Issue 3/2017 - Das Imperium schlägt zurück?


Good Universalism

A View From/Of Belarus

Olga Shparaga


Belarus, frequently described as “Europe’s last dictatorship,” is often reduced to nothing but this catchphrase. This text will address the country within a shared European context; in other words, it will seek a different, more productive way to talk about Belarus. I shall argue inter alia that the field of art activist strategies in Belarus is comparable to that elsewhere in Europe and indeed worldwide. Although there are clear differences in the political circumstances, state violence against citizens is still the central problem in Belarus, in contrast to other democratic countries.
I believe that the common features of art activist strategies, which I shall refer to below as good universalism, are strongly linked to the dividing lines that currently run through society. The first of these dividing lines could be termed the opposition between nationalism or nostalgia for nationalism on the one hand, and sensitivity to diversity on the other. The distinguishing feature of this opposition is that nowadays these two opposing poles are in a sense universalized: both activist practices that take diversity seriously and nostalgia for nationalism are no longer merely local phenomena, but assume concrete forms and are reinforced beyond national borders. In this context, the second pole of this opposition, nostalgia for nationalism, could also be described as bad or regressive universalism. This antithesis polarizes society today, not just in Belarus, but around the globe, and at the same time debilitates “civil societies” both in Belarus and elsewhere.
I shall first examine bad universalism in greater detail, and will subsequently draw on some examples of art activism from Belarus to discuss the potential of good universalism in Europe and globally. Alana Lentin and Gavan Titley’s The Crises of Multiculturalism: Racism in a Neoliberal Age, which analyzes “bad” and “good diversity,” has prompted this examination of good and bad forms of universalism.1

Polarized Societies
Bad universalism is expressed in universalized nostalgia for nationalism, which is manifested in authoritarian populist politics and the emergence of new forms of xenophobia. A Europe-wide survey from 2016 demonstrated that “authoritarian-populist [...] views […] can be subsumed under other positions that are hostile to immigration and human rights, and opposed to the EU institutions.”2 Furthermore “the traditional division into right and left has been replaced by a much more complex and trenchant mix of political groupings”3; I shall refer to this here as the asynchronicity of the present.
Bad universalism emerges in opposition to good universalism. Thinking of the current situation in the USA, we could conclude that the slogan “Make America great again” was perhaps also coined in response to consolidation of the human rights agenda, including recognition of LGBTQ rights or women’s rights. One consideration that would lend support to this interpretation is that Donald Trump hardly ever uses the term “human rights” in his speeches, while the slogan “Make America great again” has spawned a host of counter-interpretations, such as “Make America gay again,” “Women’s Rights are Human Rights” etc. American political scientists also refer in this context to a polarization of US society.4 The most decisive factor is the mutual sense among various groups or advocates of differing values that their opponents embody enemy stereotypes. As a result, we seem to be going round in circles, with each stance that is adopted provoking the opposite camp. This is a global phenomenon. As a result, supporters and opponents of nationalism in various countries are uniting (as once the proletariat did), and are finding their own positions corroborated beyond the borders of their local communities.
Does that mean that we find formally identical strategies in the two sides of this opposition? In other words, are we confronted with formally identical phenomena that cut across borders? Before addressing this question in greater detail by considering several examples from the Belarussian context, I would like to characterize the idea of a dividing line in more concrete terms, in other words, the line separating various communities’ distinct perceptions of time, which can be encapsulated in the term asynchronous present.

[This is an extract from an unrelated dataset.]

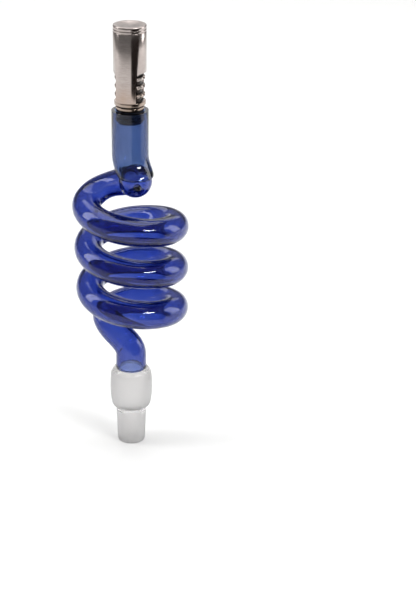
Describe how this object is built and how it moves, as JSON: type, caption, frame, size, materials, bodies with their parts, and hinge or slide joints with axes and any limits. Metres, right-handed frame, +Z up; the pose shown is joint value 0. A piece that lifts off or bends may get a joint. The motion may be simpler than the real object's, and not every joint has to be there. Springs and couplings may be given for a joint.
{
  "type": "coil condenser",
  "caption": "Hand-blown blue glass coil condenser with a male ground joint below and a capped steel tip in its top socket.",
  "frame": {"origin": "centre of the ground joint's lower end, on the joint's axis", "axes": "+Z up along the axis that the joint, stem, coil, socket, tip and cap share; -Y is the side that the drip tip points to"},
  "size_m": [0.0398, 0.0393, 0.1523],
  "materials": {
    "clear_glass": "clear borosilicate glass, ground matt on the two seats",
    "cobalt_glass": "deep cobalt blue blown glass, polished by flame",
    "grey_blue_glass": "paler steel-blue glass tube, flame polished",
    "turned_steel": "turned stainless steel, satin",
    "screen_steel": "pressed stainless steel",
    "cap_steel": "drawn stainless steel, brushed and lightly polished",
    "disc_metal": "rolled bimetal strip",
    "black_rubber": "black moulded rubber"
  },
  "bodies": {
    "glass": {"ground_joint": "clear_glass", "coil_tube": "cobalt_glass", "end_bulb": "cobalt_glass", "socket_tube": "grey_blue_glass"},
    "tip_seals": {"o_ring_lower": "black_rubber", "o_ring_upper": "black_rubber"},
    "tip": {"tip_body": "turned_steel", "screen": "screen_steel"},
    "snap_discs": {"snap_disc_lower": "disc_metal", "snap_disc_upper": "disc_metal"},
    "cap": {"cap_shell": "cap_steel", "retaining_clip": "turned_steel"}
  },
  "joints": [
    {"name": "tip_pull", "type": "slide", "parent": "glass", "child": "tip_seals", "axis": [0, 0, 1], "range_m": [0, 0.012]},
    {"name": "tip_turn", "type": "hinge", "parent": "tip_seals", "child": "tip", "pos_m": [0, 0, 0.121], "axis": [0, 0, 1], "continuous": true},
    {"name": "cap_lift", "type": "slide", "parent": "tip", "child": "snap_discs", "axis": [0, 0, 1], "range_m": [0, 0.026]},
    {"name": "cap_turn", "type": "hinge", "parent": "snap_discs", "child": "cap", "pos_m": [0, 0, 0.15], "axis": [0, 0, 1], "continuous": true}
  ]
}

Overcoming the Fictitious Unity of the Present
US Slavic Studies scholar Nancy Condee identifies the main pre-requisite for the “asynchronous present” in a specific form of migration within the post-Soviet area in the 1990s that involved former Soviet citizens from a range of ethnic or inter-ethnic backgrounds. This signified a mutual deterritorialization “now simultaneously of émigrés from land and of land from would-be citizens”5 that “marked a decisive break in the familiar coordinates of space and time.” This deterritorialization subsequently evolved along several different lines, giving rise to the aforementioned asynchronicity. Turning towards Europe thus necessarily assumed an ambiguous form too. There was a tendency to be guided by the past, looking back to the Grand Duchy of Lithuania (from the 13th century) and the Polish-Lithuanian Rzeczpospolita (from the 16th century), interpreted in terms of national statehood, in contrast to the present-day universe of the European Union, which is centered around the idea of a post-national Europe. Although a Europe-oriented approach is a typical hallmark of civil society in Belarus, this tendency to look to the past simultaneously led to a rift that was instrumentalized by the political regime, and which correlates to the aforementioned dividing line.
Could it not be said that nowadays similar processes occur across the entire European area and indeed worldwide? I am referring to globalization processes, including financialization, accompanied by contradictory viewpoints that grow out of multi-culturalism, as well as between generations, not to mention the erosion of the welfare state. The consequences of such processes have grown familiar: heightened social inequality and the aforementioned polarization between societal groups. Different communities are more closely interlinked than ever before on a fictitious level through electronic technologies, at the same time raising the question of alternative possibilities for social bonding.6
Despite new social and political asymmetries, it seems that an emancipatory potential is emerging in this respect in certain contemporary art practices. Rather than making pronounced reference to long (national) past histories and their purported essence, this potential is more solidly rooted in differentiated, networked experiences that can be connected across vast distances using modern technologies. This has increasingly hybridized individual and collective identities, as well as making the borders between communities more open.7
From a multicultural perspective, the focus is on how new normative and social practices or institutions are formed and spread within particular communities. In this context Davina Cooper underscores the threefold role of borders (of communities), which, first of all, create a geographical, socio-economic and cultural distance from the status quo; secondly, reinforce community members’ commitment to and familiarity with local practices; and thirdly fundamentally call into question the attractiveness of the status quo.8 This consideration can also influence critical citizens’ willingness to transform private or domestic spaces into public spaces by creating new social movements. One example is youth training on the topic of Aids with a focus on the entire community “based both on sharing [of experience] and [recognition of] similarities and differences, i.e. on not strictly exclusionary identitities.”9
How does this kind of cross-border dimension differ when it comes to nostalgia for nationalism rather than sensitivity to diversity? In the latter case, reference can be made to pluralization of community experiences, norms and practices. The border in this context connects various realms of experience, and points to similarities that do not entirely disrupt differences, yet at the same time highlight the status quo of discrimination as a problem.
The role of borders in nostalgia for nationalism is more defensive, involving distancing from certain practices and identities. These borders “incorporate” a particular community and do not allow any scope for a more nuanced appraisal of experiences interpreted as antagonistic (for example experiences connected to Islamic culture). A twofold homogenization is thus at play, and in this sense a regression too, making nostalgia the dominant form of synchronization (the longing for a time when differences were not decisive for self-determination).
Do art activist practices in Belarus embody the first of these strategies, contributing to resistance against the political regime and simultaneously serving as a blueprint of how societal polarization can be overcome or mitigated?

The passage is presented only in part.